Task – Write the data out again, exactly as given.

Information provided –
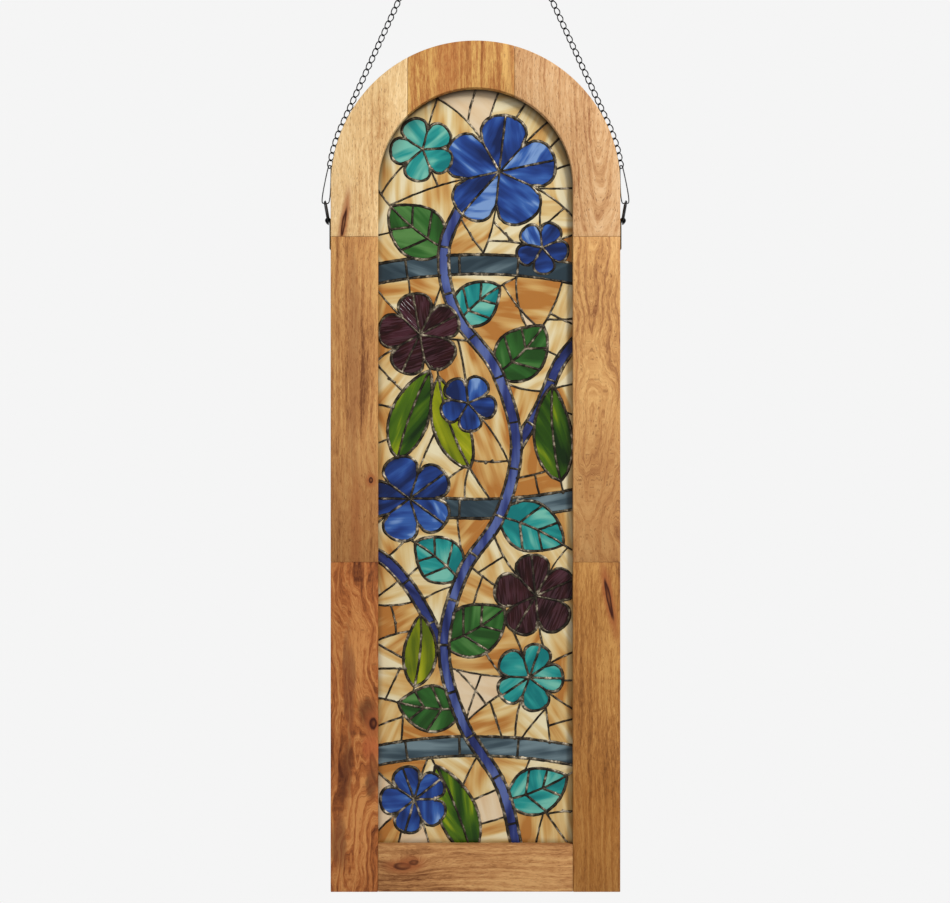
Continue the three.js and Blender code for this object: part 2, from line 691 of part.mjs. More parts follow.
function addHanger(side, black, grey) {
  const outer = EYE_RADIUS + STRAP_THICKNESS;
  const steps = 8;
  const outline = [[OUTER_RADIUS, EYE_CENTRE_Z - STRAP_LENGTH]];
  outline.push([OUTER_RADIUS + STRAP_THICKNESS, EYE_CENTRE_Z - STRAP_LENGTH]);
  outline.push([OUTER_RADIUS + STRAP_THICKNESS, EYE_CENTRE_Z - outer]);
  for (let i = 0; i <= steps; i += 1) {
    const angle = -Math.PI / 2 + 1.5 * Math.PI * i / steps;
    outline.push([EYE_CENTRE_X + outer * Math.cos(angle), EYE_CENTRE_Z + outer * Math.sin(angle)]);
  }
  const eye = [];
  for (let i = 0; i < steps; i += 1) {
    const angle = 2 * Math.PI * i / steps;
    eye.push([EYE_CENTRE_X + EYE_RADIUS * Math.cos(angle), EYE_CENTRE_Z + EYE_RADIUS * Math.sin(angle)]);
  }
  const half = STRAP_WIDTH / 2;
  const mirrored = (points) => points.map(([x, z]) => [side * x, z]);
  const strap = slab(mirrored(outline), -half, half)
    .subtract(slab(mirrored(eye), -half - 1, half + 1))
    .subtract(pilotHole(side));
  const name = side < 0 ? 'left' : 'right';
  addPiece(`hanger_${name}`, geometryOf(strap), black);
  addPiece(`hanger_screw_${name}`, geometryOf(placedScrew(side, 0, 0)), grey);
}

const black = material(0x161616, 0.4, 0.9);
const grey = material(0x6a6c6e, 0.35, 0.9);

addFrame();
addPanel();
addChain(black);
for (const side of [-1, 1]) {
  addRing(side, black);
  addClip(side, grey);
  addHanger(side, black, grey);
}

export default root;
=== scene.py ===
# Looks of an arched stained glass window that hangs from a chain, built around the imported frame.
# Sizes and places are in millimetres in the part's own frame, and meshes are made in metres.
import math

import bpy
import numpy as np
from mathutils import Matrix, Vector, geometry, noise


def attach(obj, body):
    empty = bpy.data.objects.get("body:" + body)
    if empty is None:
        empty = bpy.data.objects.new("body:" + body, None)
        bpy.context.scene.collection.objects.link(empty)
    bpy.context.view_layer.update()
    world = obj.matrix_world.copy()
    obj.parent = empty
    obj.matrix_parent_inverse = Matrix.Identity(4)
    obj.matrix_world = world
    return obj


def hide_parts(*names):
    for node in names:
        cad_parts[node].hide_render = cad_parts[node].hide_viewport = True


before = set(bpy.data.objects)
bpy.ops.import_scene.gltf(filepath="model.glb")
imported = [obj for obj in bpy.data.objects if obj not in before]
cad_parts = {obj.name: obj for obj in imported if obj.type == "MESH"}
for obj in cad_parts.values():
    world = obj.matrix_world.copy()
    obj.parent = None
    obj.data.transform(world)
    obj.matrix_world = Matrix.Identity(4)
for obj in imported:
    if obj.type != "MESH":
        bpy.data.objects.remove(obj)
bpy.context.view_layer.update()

MM = 0.001
SIDES = ((-1, "left"), (1, "right"))

# The wooden frame, as in the part's source
FRAME_HEIGHT = 914
BOARD_WIDTH = 50.8
FRAME_WIDTH = 311
FRAME_DEPTH = 22
ARCH_LEG = 55
STILE_SPLIT = 354
GLUE_JOINT_LEFT = -73
GLUE_JOINT_RIGHT = 42
GLUE_GAP = 0.3
GROOVE_DEPTH = 6
CHAIN_RISE = 215
OUTER_RADIUS = FRAME_WIDTH / 2
INNER_RADIUS = OUTER_RADIUS - BOARD_WIDTH
FRONT = -FRAME_DEPTH / 2
CROWN_Z = -CHAIN_RISE
SPRING_Z = CROWN_Z - OUTER_RADIUS
BOTTOM_Z = CROWN_Z - FRAME_HEIGHT
SILL_Z = BOTTOM_Z + BOARD_WIDTH
LEG_Z = SPRING_Z - ARCH_LEG
SPLIT_Z = BOTTOM_Z + STILE_SPLIT

# The glass panel
GLASS_THICKNESS = 3
LINE_WIDTH = 4.2
SEAM_WIDTH = 3.4
GROUND_SEAM_WIDTH = 2.9
LINE_DEPTH = 5
STEM_WIDTH = 11.5
BAND_HEIGHT = 21
EDGE_REACH = 3.9

# The chain, the clips, the rings and the hangers
LINK_PITCH = 8.2
LINK_WIDTH = 6.6
LINK_WIRE = 1.3
CHAIN_END_ANGLE = 82.5
CLIP_WIRE = 1.3
CLIP_WIDE = 11.4
CLIP_NARROW = 4.8
RING_WIRE = 2.4
RING_HEIGHT = 24
RING_WIDTH = 17
RING_LEAN = 10
RING_BAR_DROP = 37
STRAP_THICKNESS = 1.8
STRAP_WIDTH = 11
STRAP_LENGTH = 30.5
SCREW_HEAD = 6
SCREW_DROP = 23
FIT_GAP = 0.3

# The camera looks straight at the window, from a little above the middle of its frame
CAMERA_X = -0.5
CAMERA_Z = BOTTOM_Z + 472.7
CAMERA_DISTANCE = 1560
FRAME_ACROSS = 1019.5
SENSOR_WIDTH = 36


def add_camera():
    """The camera's field is set by how much of the frame's front plane it shows across."""
    data = bpy.data.cameras.new("camera")
    data.sensor_width = SENSOR_WIDTH
    data.lens = SENSOR_WIDTH * CAMERA_DISTANCE / FRAME_ACROSS
    camera = bpy.data.objects.new("camera", data)
    bpy.context.scene.collection.objects.link(camera)
    camera.location = (CAMERA_X * MM, (FRONT - CAMERA_DISTANCE) * MM, CAMERA_Z * MM)
    camera.rotation_euler = (math.pi / 2, 0, 0)
    bpy.context.scene.camera = camera


add_camera()


# Meshes


class Shape:
    """Points and faces of one piece, put together from several parts."""

    def __init__(self):
        self.points = []
        self.faces = []
        self.count = 0
        self.extra = {}

    def add(self, points, faces, **extra):
        points = np.asarray(points, float).reshape(-1, 3)
        self.points.append(points)
        self.faces.extend([[i + self.count for i in face] for face in faces])
        self.count += len(points)
        for key, value in extra.items():
            self.extra.setdefault(key, []).append(np.broadcast_to(value, (len(points), np.size(value[0]))))

    def object(self, name, look, sharp=40):
        mesh = bpy.data.meshes.new(name)
        mesh.from_pydata((np.concatenate(self.points) * MM).tolist(), [], self.faces)
        for key, parts in self.extra.items():
            values = np.concatenate(parts).astype(np.float32)
            kind, field = ("FLOAT_VECTOR", "vector") if values.shape[1] == 3 else ("FLOAT", "value")
            mesh.attributes.new(key, kind, "POINT").data.foreach_set(field, values.ravel())
        mesh.shade_smooth()
        mesh.set_sharp_from_angle(angle=math.radians(sharp))
        mesh.materials.append(look)
        made = bpy.data.objects.new(name, mesh)
        bpy.context.scene.collection.objects.link(made)
        return made


def piece(name, shape, look, nodes, sharp=40):
    """Makes the shape a piece of the window that stands for the named nodes."""
    made = shape.object(name, look, sharp)
    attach(made, "root")
    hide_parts(*nodes)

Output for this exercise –
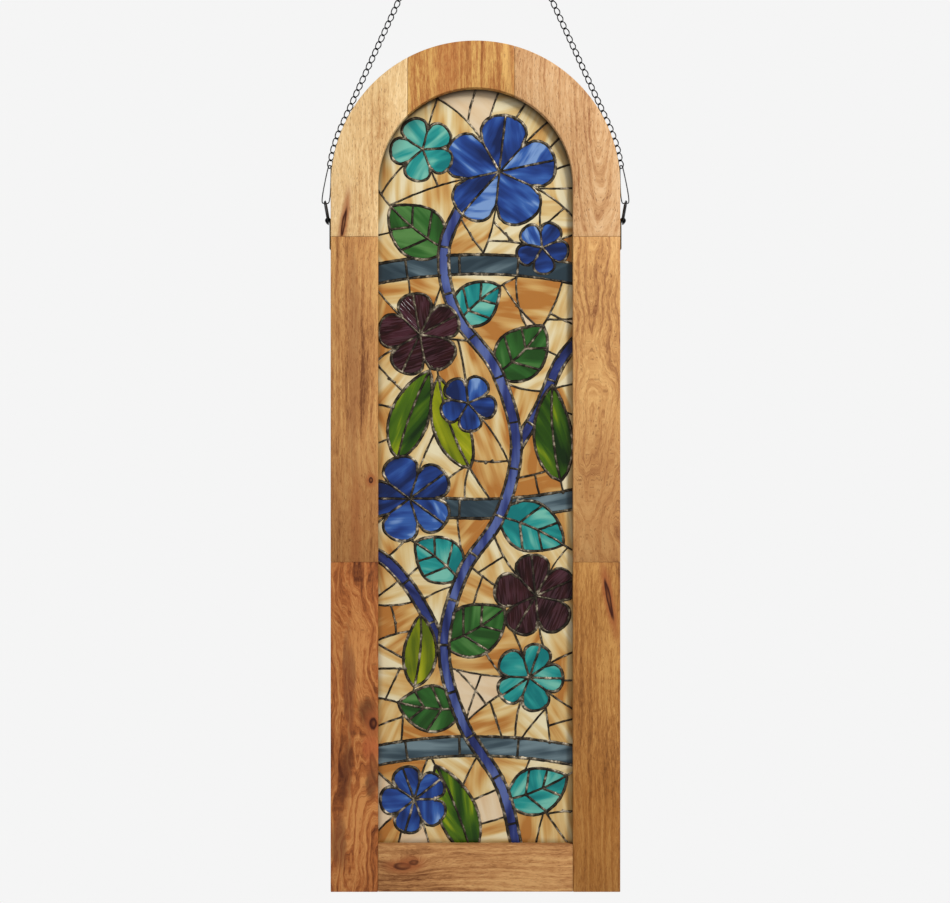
Continue the three.js and Blender code for this object: part 2, from line 691 of part.mjs. More parts follow.
function addHanger(side, black, grey) {
  const outer = EYE_RADIUS + STRAP_THICKNESS;
  const steps = 8;
  const outline = [[OUTER_RADIUS, EYE_CENTRE_Z - STRAP_LENGTH]];
  outline.push([OUTER_RADIUS + STRAP_THICKNESS, EYE_CENTRE_Z - STRAP_LENGTH]);
  outline.push([OUTER_RADIUS + STRAP_THICKNESS, EYE_CENTRE_Z - outer]);
  for (let i = 0; i <= steps; i += 1) {
    const angle = -Math.PI / 2 + 1.5 * Math.PI * i / steps;
    outline.push([EYE_CENTRE_X + outer * Math.cos(angle), EYE_CENTRE_Z + outer * Math.sin(angle)]);
  }
  const eye = [];
  for (let i = 0; i < steps; i += 1) {
    const angle = 2 * Math.PI * i / steps;
    eye.push([EYE_CENTRE_X + EYE_RADIUS * Math.cos(angle), EYE_CENTRE_Z + EYE_RADIUS * Math.sin(angle)]);
  }
  const half = STRAP_WIDTH / 2;
  const mirrored = (points) => points.map(([x, z]) => [side * x, z]);
  const strap = slab(mirrored(outline), -half, half)
    .subtract(slab(mirrored(eye), -half - 1, half + 1))
    .subtract(pilotHole(side));
  const name = side < 0 ? 'left' : 'right';
  addPiece(`hanger_${name}`, geometryOf(strap), black);
  addPiece(`hanger_screw_${name}`, geometryOf(placedScrew(side, 0, 0)), grey);
}

const black = material(0x161616, 0.4, 0.9);
const grey = material(0x6a6c6e, 0.35, 0.9);

addFrame();
addPanel();
addChain(black);
for (const side of [-1, 1]) {
  addRing(side, black);
  addClip(side, grey);
  addHanger(side, black, grey);
}

export default root;
=== scene.py ===
# Looks of an arched stained glass window that hangs from a chain, built around the imported frame.
# Sizes and places are in millimetres in the part's own frame, and meshes are made in metres.
import math

import bpy
import numpy as np
from mathutils import Matrix, Vector, geometry, noise


def attach(obj, body):
    empty = bpy.data.objects.get("body:" + body)
    if empty is None:
        empty = bpy.data.objects.new("body:" + body, None)
        bpy.context.scene.collection.objects.link(empty)
    bpy.context.view_layer.update()
    world = obj.matrix_world.copy()
    obj.parent = empty
    obj.matrix_parent_inverse = Matrix.Identity(4)
    obj.matrix_world = world
    return obj


def hide_parts(*names):
    for node in names:
        cad_parts[node].hide_render = cad_parts[node].hide_viewport = True


before = set(bpy.data.objects)
bpy.ops.import_scene.gltf(filepath="model.glb")
imported = [obj for obj in bpy.data.objects if obj not in before]
cad_parts = {obj.name: obj for obj in imported if obj.type == "MESH"}
for obj in cad_parts.values():
    world = obj.matrix_world.copy()
    obj.parent = None
    obj.data.transform(world)
    obj.matrix_world = Matrix.Identity(4)
for obj in imported:
    if obj.type != "MESH":
        bpy.data.objects.remove(obj)
bpy.context.view_layer.update()

MM = 0.001
SIDES = ((-1, "left"), (1, "right"))

# The wooden frame, as in the part's source
FRAME_HEIGHT = 914
BOARD_WIDTH = 50.8
FRAME_WIDTH = 311
FRAME_DEPTH = 22
ARCH_LEG = 55
STILE_SPLIT = 354
GLUE_JOINT_LEFT = -73
GLUE_JOINT_RIGHT = 42
GLUE_GAP = 0.3
GROOVE_DEPTH = 6
CHAIN_RISE = 215
OUTER_RADIUS = FRAME_WIDTH / 2
INNER_RADIUS = OUTER_RADIUS - BOARD_WIDTH
FRONT = -FRAME_DEPTH / 2
CROWN_Z = -CHAIN_RISE
SPRING_Z = CROWN_Z - OUTER_RADIUS
BOTTOM_Z = CROWN_Z - FRAME_HEIGHT
SILL_Z = BOTTOM_Z + BOARD_WIDTH
LEG_Z = SPRING_Z - ARCH_LEG
SPLIT_Z = BOTTOM_Z + STILE_SPLIT

# The glass panel
GLASS_THICKNESS = 3
LINE_WIDTH = 4.2
SEAM_WIDTH = 3.4
GROUND_SEAM_WIDTH = 2.9
LINE_DEPTH = 5
STEM_WIDTH = 11.5
BAND_HEIGHT = 21
EDGE_REACH = 3.9

# The chain, the clips, the rings and the hangers
LINK_PITCH = 8.2
LINK_WIDTH = 6.6
LINK_WIRE = 1.3
CHAIN_END_ANGLE = 82.5
CLIP_WIRE = 1.3
CLIP_WIDE = 11.4
CLIP_NARROW = 4.8
RING_WIRE = 2.4
RING_HEIGHT = 24
RING_WIDTH = 17
RING_LEAN = 10
RING_BAR_DROP = 37
STRAP_THICKNESS = 1.8
STRAP_WIDTH = 11
STRAP_LENGTH = 30.5
SCREW_HEAD = 6
SCREW_DROP = 23
FIT_GAP = 0.3

# The camera looks straight at the window, from a little above the middle of its frame
CAMERA_X = -0.5
CAMERA_Z = BOTTOM_Z + 472.7
CAMERA_DISTANCE = 1560
FRAME_ACROSS = 1019.5
SENSOR_WIDTH = 36


def add_camera():
    """The camera's field is set by how much of the frame's front plane it shows across."""
    data = bpy.data.cameras.new("camera")
    data.sensor_width = SENSOR_WIDTH
    data.lens = SENSOR_WIDTH * CAMERA_DISTANCE / FRAME_ACROSS
    camera = bpy.data.objects.new("camera", data)
    bpy.context.scene.collection.objects.link(camera)
    camera.location = (CAMERA_X * MM, (FRONT - CAMERA_DISTANCE) * MM, CAMERA_Z * MM)
    camera.rotation_euler = (math.pi / 2, 0, 0)
    bpy.context.scene.camera = camera


add_camera()


# Meshes


class Shape:
    """Points and faces of one piece, put together from several parts."""

    def __init__(self):
        self.points = []
        self.faces = []
        self.count = 0
        self.extra = {}

    def add(self, points, faces, **extra):
        points = np.asarray(points, float).reshape(-1, 3)
        self.points.append(points)
        self.faces.extend([[i + self.count for i in face] for face in faces])
        self.count += len(points)
        for key, value in extra.items():
            self.extra.setdefault(key, []).append(np.broadcast_to(value, (len(points), np.size(value[0]))))

    def object(self, name, look, sharp=40):
        mesh = bpy.data.meshes.new(name)
        mesh.from_pydata((np.concatenate(self.points) * MM).tolist(), [], self.faces)
        for key, parts in self.extra.items():
            values = np.concatenate(parts).astype(np.float32)
            kind, field = ("FLOAT_VECTOR", "vector") if values.shape[1] == 3 else ("FLOAT", "value")
            mesh.attributes.new(key, kind, "POINT").data.foreach_set(field, values.ravel())
        mesh.shade_smooth()
        mesh.set_sharp_from_angle(angle=math.radians(sharp))
        mesh.materials.append(look)
        made = bpy.data.objects.new(name, mesh)
        bpy.context.scene.collection.objects.link(made)
        return made


def piece(name, shape, look, nodes, sharp=40):
    """Makes the shape a piece of the window that stands for the named nodes."""
    made = shape.object(name, look, sharp)
    attach(made, "root")
    hide_parts(*nodes)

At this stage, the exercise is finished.